Non-invasive systems sit on the outside of the body. Vibrotactile devices buzz against the skin to signal grip pressure, while electrotactile systems use small electrical pulses. Both work, but they feel unnatural because vibrations and electrical bursts don’t resemble real touch. A more promising non-invasive approach is mechanotactile feedback: a sleeve or cuff around the forearm that physically squeezes the skin in proportion to the pressure detected at the prosthetic fingertips. Because pressure on skin is encoding grip pressure, the sensation is continuous and intuitive rather than something the brain has to learn to decode.
Invasive approaches go further. Surgeons can reroute nerves that once served the hand to new locations on the skin (targeted sensory reinnervation), or implant electrodes that stimulate peripheral nerves directly. These methods can produce sensations closer to natural touch, but they require surgery and are still largely available through specialized research programs rather than routine clinical care.
Bone-Anchored Attachment
Traditional prosthetic sockets wrap around the residual limb and are held on with straps, suction, or a harness looped over the opposite shoulder. This works, but it restricts shoulder movement, causes sweating and skin breakdown, and can shift during activity, disrupting the electrode contact that myoelectric hands depend on. These frustrations are a major reason people stop wearing their prosthesis altogether.
Osseointegration offers an alternative.

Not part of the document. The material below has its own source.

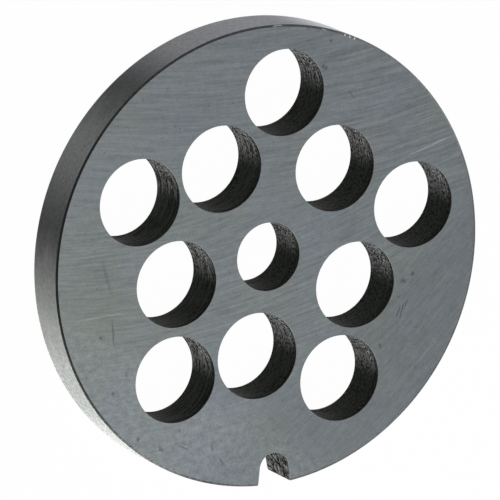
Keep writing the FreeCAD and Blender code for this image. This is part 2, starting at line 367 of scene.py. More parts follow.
def notch_outline(settings, plate_radius, rim_radius):
    """The notch from its -X mouth corner round the root to its +X mouth corner.

    The corners lie on a circle of rim_radius; the root stays where plate_radius puts it.
    """
    root = settings.notch_root_radius
    flank = settings.notch_flank_angle
    centre_y = -(plate_radius - settings.notch_depth + root)
    tangent = Vector((root * cos(flank), centre_y + root * sin(flank)))
    run = Vector((sin(flank), -cos(flank)))
    along = tangent.dot(run)
    to_rim = -along + (along ** 2 + rim_radius ** 2 - tangent.length_squared) ** 0.5
    right_flank = [tangent + run * to_rim * step / settings.flank_steps
                   for step in range(1, settings.flank_steps + 1)]
    sweep = pi - 2 * flank
    root_arc = []
    for step in range(settings.root_steps + 1):
        angle = pi - flank - sweep * step / settings.root_steps
        root_arc.append(Vector((root * cos(angle), centre_y + root * sin(angle))))
    left_flank = [Vector((-point.x, point.y)) for point in reversed(right_flank)]
    turn = Matrix.Rotation(settings.notch_turn, 2)
    return [turn @ point for point in left_flank + root_arc + right_flank]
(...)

A titanium rod is surgically implanted into the bone of the residual limb, with a small connector protruding through the skin. The prosthesis clicks directly onto this anchor. The benefits are substantial: full freedom of shoulder movement, more stable electrode positioning for myoelectric control, better weight distribution, and a simpler attach-and-detach process. Users also report something called osseoperception, where vibrations travel through the implant into the bone, giving a faint but real sense of contact with the environment. The main risks are infection at the skin-implant boundary, fractures around the implant, and bone infection, so candidates are carefully screened.
The Fitting and Training Process
Getting a prosthetic hand isn’t a single appointment. The process moves through several stages, starting before surgery (when possible) with pre-surgical planning and continuing through the hospital stay, pre-prosthetic training, prescription, fabrication, and delivery. During pre-prosthetic training, a prosthetist evaluates which muscle groups in the residual limb are strong enough to control the device and takes detailed measurements for the socket.

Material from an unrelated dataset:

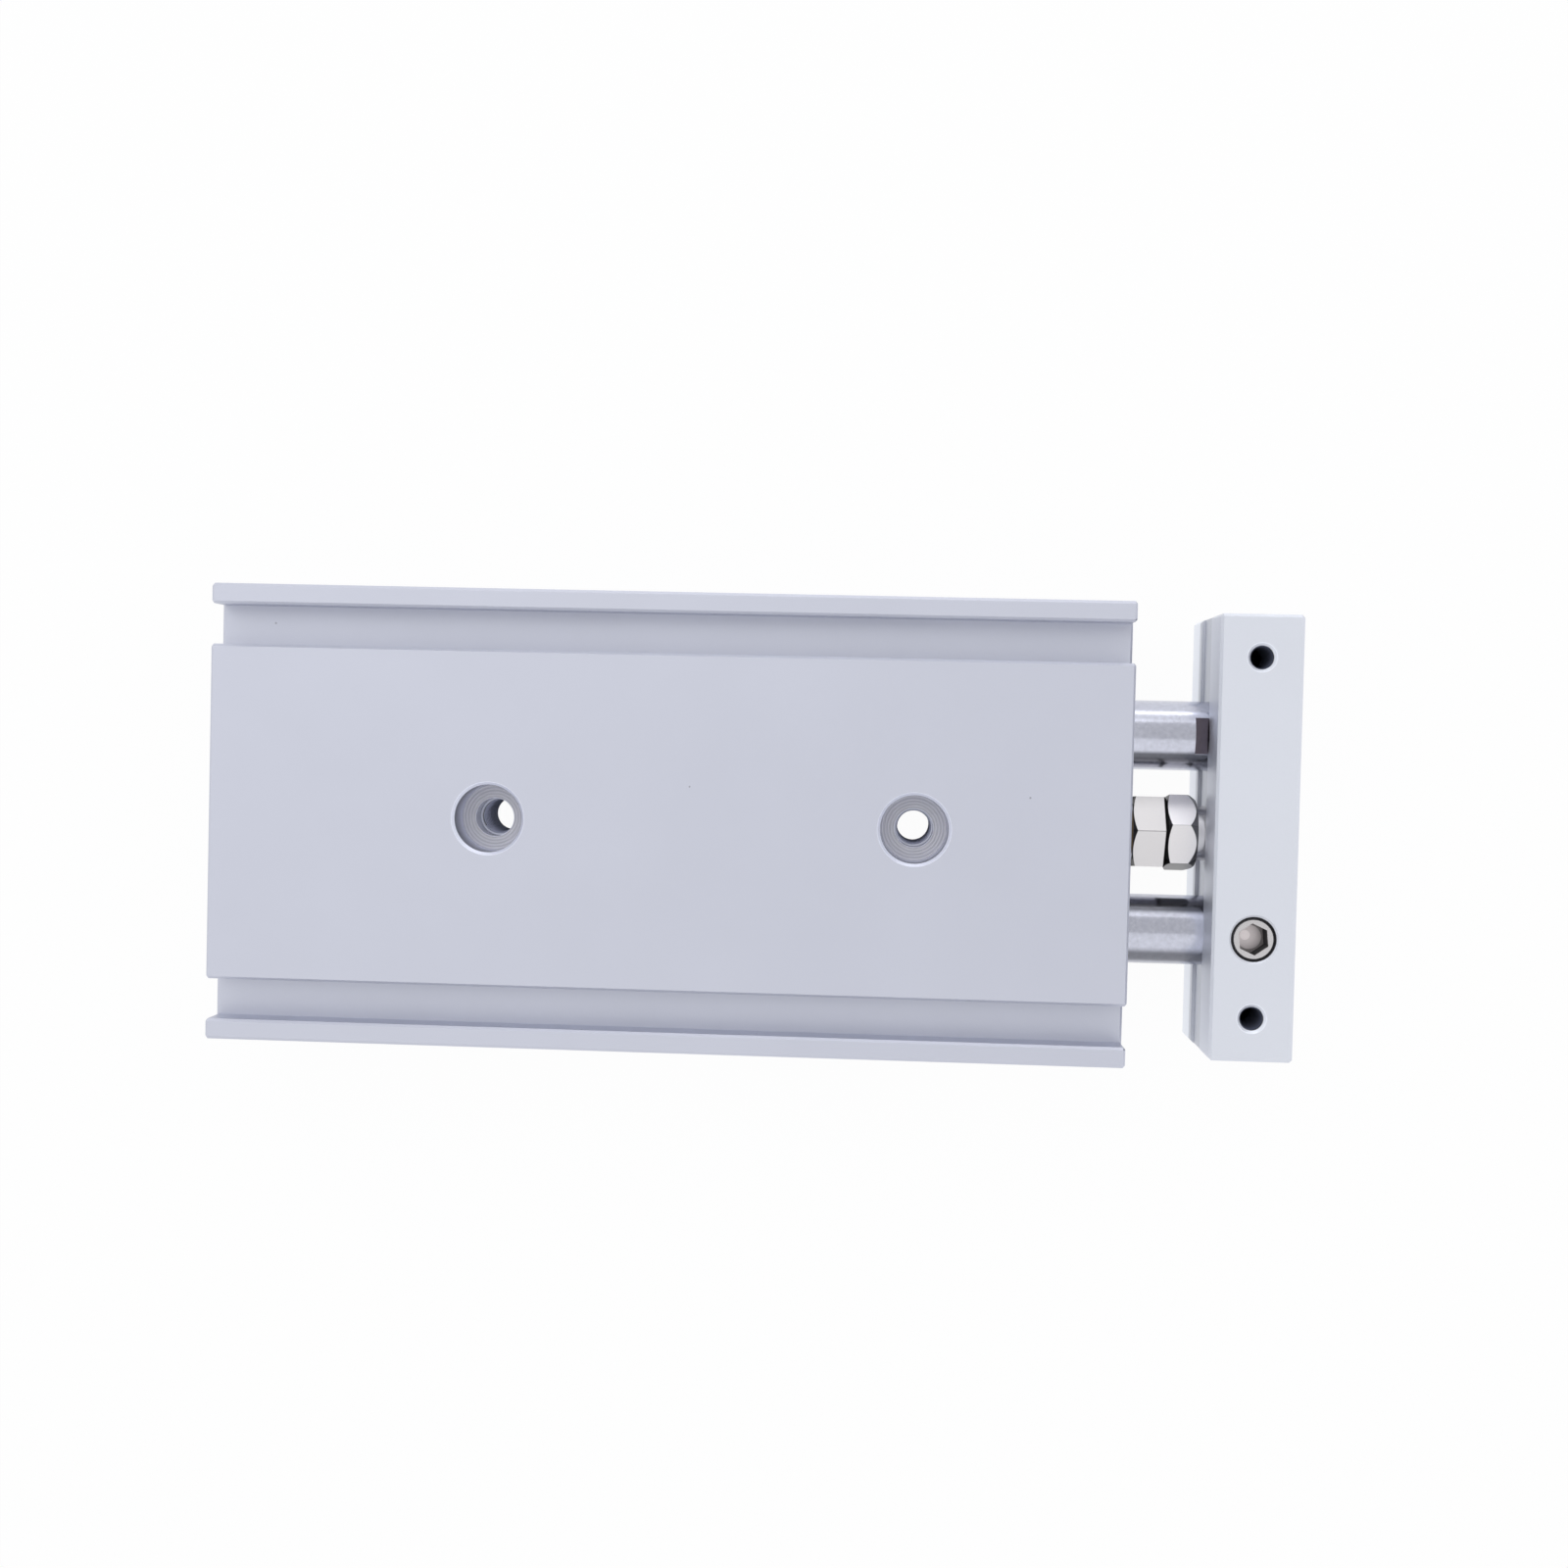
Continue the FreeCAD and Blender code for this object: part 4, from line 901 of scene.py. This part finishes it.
    # Painted light on the nut's upper facet, painted shade on its under facet, and painted shade lines
    # along a corner of the head and of the nut.
    FACETS = (
        Facet(NUT_SPAN, 13.5, 73.5, 1.24),
        Facet(NUT_SPAN, -106.5, -46.5, 0.3),
        Facet(HEAD_SPAN, 3.2, 4.8, 0.6),
        Facet(NUT_SPAN, 12.9, 14.1, 0.75),
    )
    ALL: tuple[Finish, ...] = (
        BlastedAluminium(
            "anodised_aluminium",
            (0.60, 0.618, 0.705),
            1.0,
            0.5,
            7000.0,
            0.000006,
            0.05,
            (SEATS, SEAT_RIM_HIGHLIGHT, DRILLED, TAPPED),
        ),
        GroundBar("hard_chrome", (0.59, 0.605, 0.70), 1.0, 0.2, 3000.0, 0.00002, 0.05, (FLATS,)),
        TurnedMetal("turned_aluminium", (0.60, 0.62, 0.67), 1.0, 0.34, 5000.0, 0.000004, 0.05),
        NickelSteel(
            "nickel_steel",
            (0.70, 0.685, 0.70),
            1.0,
            0.27,
            3500.0,
            0.000004,
            0.06,
            (SOCKET, SOCKET_FLOOR, SOCKET_RIM_SHADE, SOCKET_HIGHLIGHT, BOLT_GAP_SHADE, HEX_GAP_SHADE, NUT),
            corners=CORNERS,
            facets=FACETS,
        ),
        Finish("bright_steel", (0.66, 0.66, 0.65), 1.0, 0.25, 3500.0, 0.000003, 0.05),
        Finish("phosphated_steel", (0.075, 0.075, 0.08), 0.6, 0.5, 6000.0, 0.000005, 0.15),
        Finish("black_steel", (0.03, 0.03, 0.033), 0.5, 0.38, 5000.0, 0.000004, 0.12),
        Finish("seal_rubber", (0.02, 0.02, 0.022), 0.0, 0.55, 4000.0, 0.000004, 0.1),
        Finish("cushion_urethane", (0.30, 0.20, 0.08), 0.0, 0.42, 2500.0, 0.000003, 0.06),
        Finish("wear_resin", (0.08, 0.075, 0.07), 0.0, 0.5, 4000.0, 0.000003, 0.08),
        Finish("bonded_magnet", (0.05, 0.05, 0.055), 0.2, 0.6, 4000.0, 0.000004, 0.1),
    )
    THREAD = Finish("thread_aluminium", (0.46, 0.48, 0.57), 1.0, 0.4, 4000.0, 0.000003, 0.06)
    # Painted shade: these crests are drawn nearly black and dull, for the shade inside the plate's M4
    # holes.
    SHADED_THREAD = Finish("thread_painted_shade", (0.085, 0.095, 0.14), 0.0, 0.8, 4000.0, 0.000003, 0.06, shine=0.0)
    OWN = {"end_plate": "plate_aluminium"}
    PLATE = PlateAluminium(
        "plate_aluminium",
        (0.725, 0.75, 0.82),
        1.0,
        0.5,
        7000.0,
        0.000006,
        0.04,
        (EDGE_HOLE_SHADE, EDGE_RIM_HIGHLIGHT, SET_WALL_SHADE),
    )

    def __init__(self, effects: Effects) -> None:
        """Build the materials."""
        every = (*self.ALL, self.THREAD, self.SHADED_THREAD, self.PLATE)
        self.by_slot = {item.name: item.material(effects) for item in every}

    def dress_nodes(self, nodes: dict[str, bpy.types.Object]) -> None:
        """Give each CAD node the finish of its slot.

        Args:
            nodes: The frame's nodes by name.
        """
        for name, node in nodes.items():
            for place in node.material_slots:
                slot = place.material.name.split(".")[0]
                place.material = self.by_slot[self.OWN.get(name, slot)]
            log.info("node %s dressed", name)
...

Once the prosthesis is delivered, the real learning begins. Occupational therapy focuses on basic tasks first: opening and closing the hand, grasping objects of different sizes, and coordinating the prosthesis with the other hand. Over weeks, training progresses to more complex activities like buttoning a shirt, using utensils, or typing. During the first year, regular follow-up appointments are standard because the residual limb changes shape as swelling decreases and muscles adapt, requiring socket adjustments. Most people find that using the prosthesis becomes more natural and automatic over that first year, gradually integrating into their daily routines.

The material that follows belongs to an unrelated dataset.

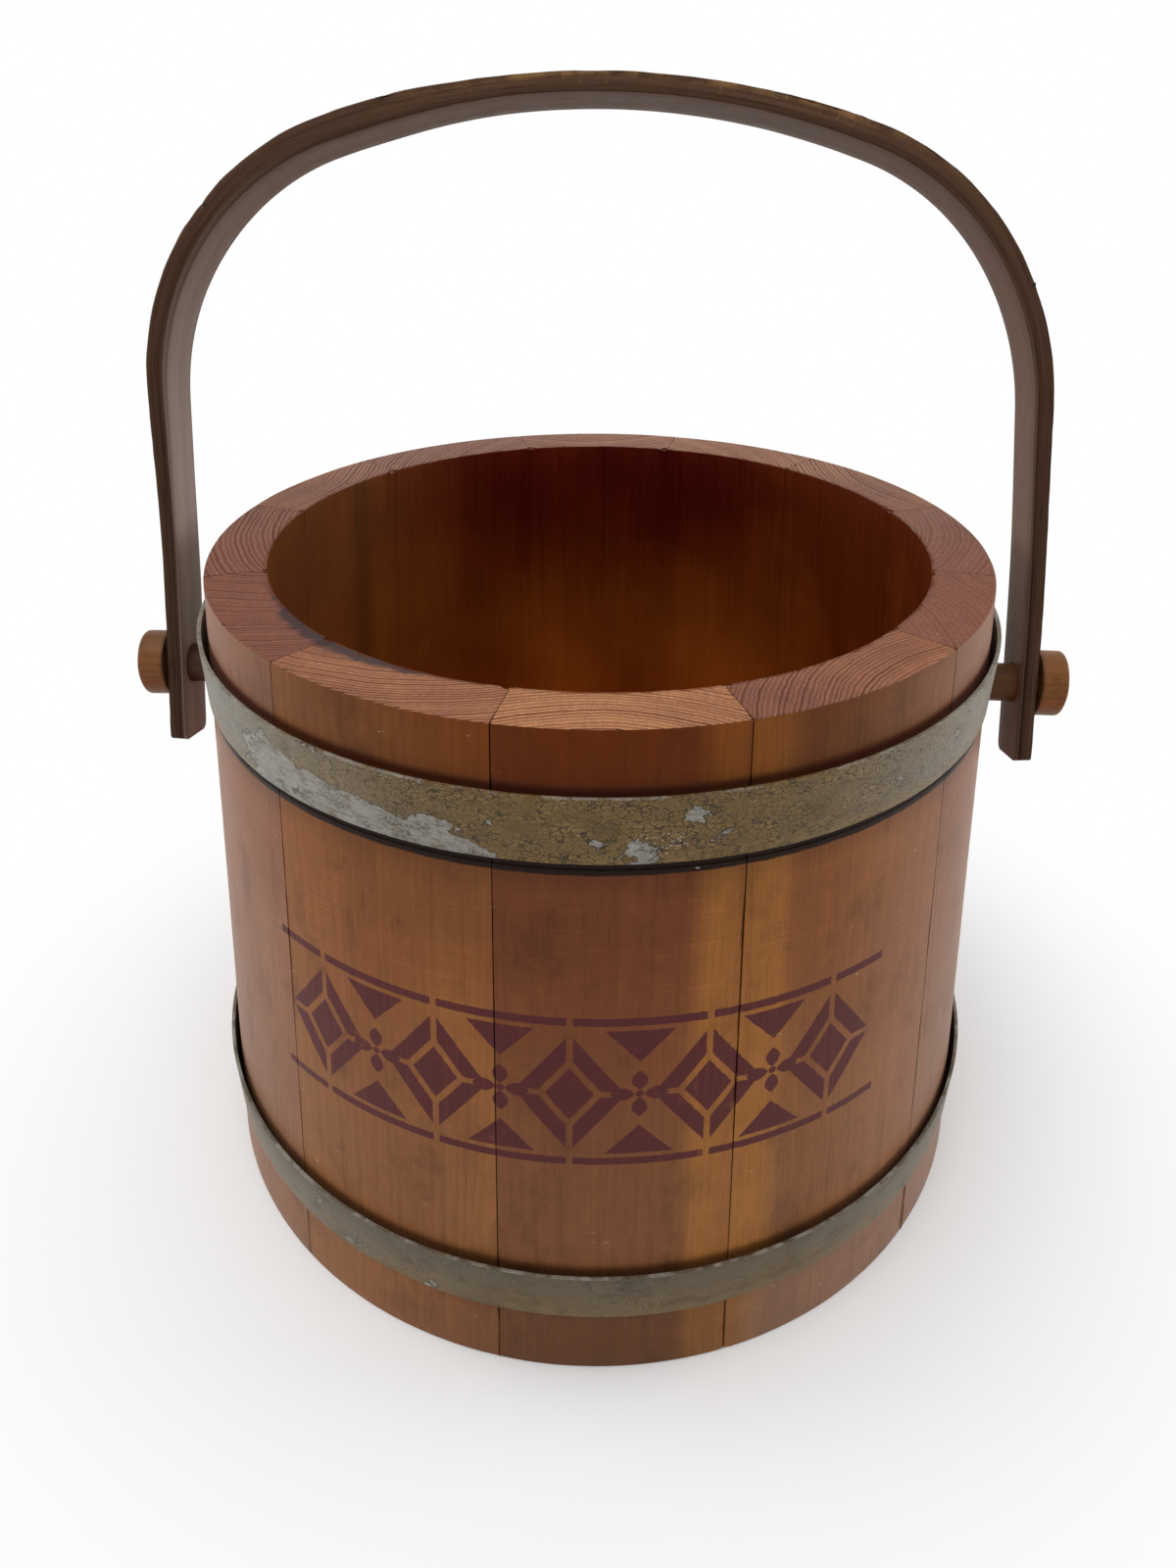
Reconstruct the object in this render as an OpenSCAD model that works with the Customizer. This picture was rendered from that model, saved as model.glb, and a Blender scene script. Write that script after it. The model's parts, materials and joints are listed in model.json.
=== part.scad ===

Cost and Insurance Coverage
Prosthetic hand costs vary dramatically by type. Passive cosmetic hands start around $3,000 to $7,000. Body-powered devices with cable-and-harness systems fall between $5,000 and $10,000. Myoelectric hands with multi-articulating fingers run $20,000 to $50,000, and highly specialized or hybrid systems designed for sports or demanding occupations can exceed $60,000. These prices typically cover the device itself and initial fitting, but not the ongoing costs of replacement gloves, socket refitting, and maintenance. Prosthetic hands are not permanent: components wear out, batteries degrade, and sockets need replacing as the limb changes over time. Most users should expect significant recurring costs over the life of the device.